Robinson (“Wally”) Fulweiler
Core Faculty, IGS; Professor, Earth & Environment and Biology, College of Arts & Sciences
Robinson (“Wally”) Fulweiler, core faculty with the Boston University Institute for Global Sustainability (IGS), is an ecosystems ecologist and biogeochemist by training. Fulweiler heads a laboratory at Boston University where their research is focused on answering fundamental questions about energy flow and biogeochemical cycling of nutrients (nitrogen, phosphorus, and silica), carbon, and oxygen in a variety of environments. She is especially interested in how anthropogenic activities affect the ecology and elemental cycling of ecosystems on a variety of scales, from local nutrient loading to global climate change. Their latest research is centered on the transformations of elements across the land-ocean continuum, the ultimate fate of nitrogen in the marine environment, the impact of climate change on benthic-pelagic coupling, and the role of coastal systems in greenhouse gas budgets.
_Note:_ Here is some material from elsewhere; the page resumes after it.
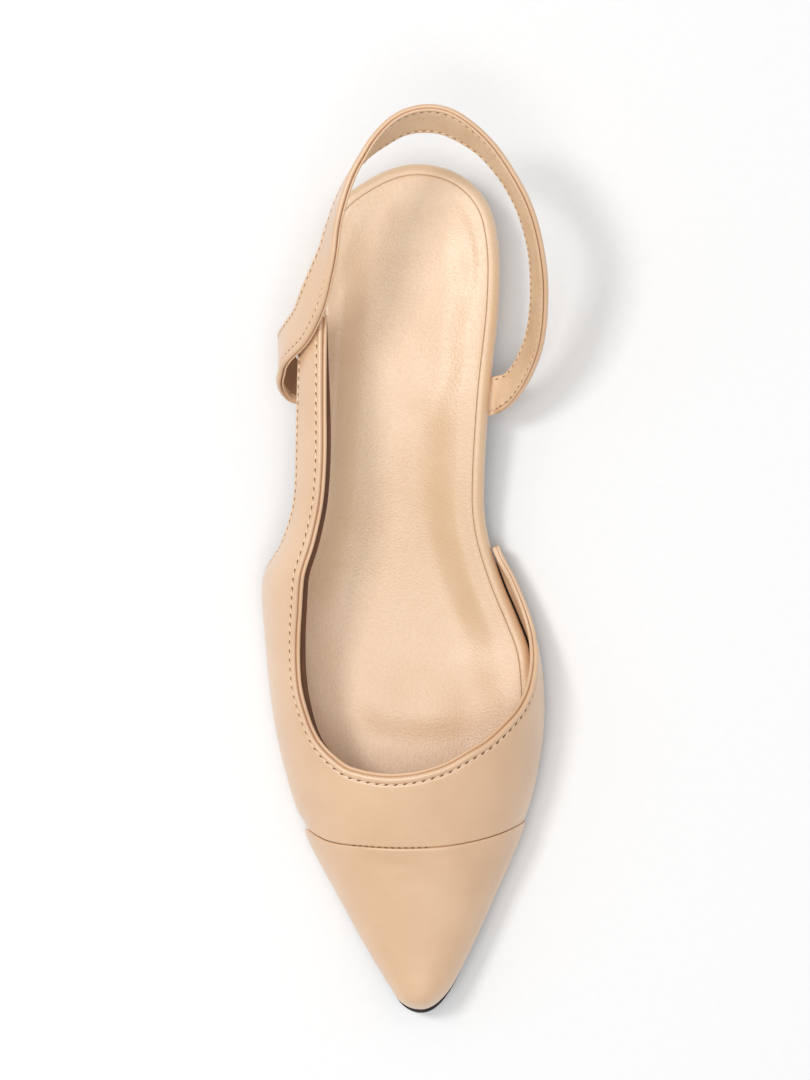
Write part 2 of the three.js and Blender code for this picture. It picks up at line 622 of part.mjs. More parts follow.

Fulweiler earned her MS (2003) and PhD (2007) in Oceanography from the Graduate School of Oceanography at the University of Rhode Island, following which she completed postdoctoral research at Louisiana State University. In 2008 she started at Boston University and founded her lab. Fulweiler was awarded tenure in the Department of Earth & Environment and the Department of Biology in 2014 and was promoted to Professor in the spring of 2021. Her professional honors include a Sloan Fellowship in 2012, the Cronin award from the Coastal Estuarine Research Federation in 2013, and the Metcalf Cup and Prize in 2019 – BU’s highest teaching and mentoring award.
In addition to her scientific endeavors, she is a passionate advocate for women and parents, especially mothers, in science. Fulweiler’s goal is to create an equitable scientific community where individuals do not simply survive but thrive.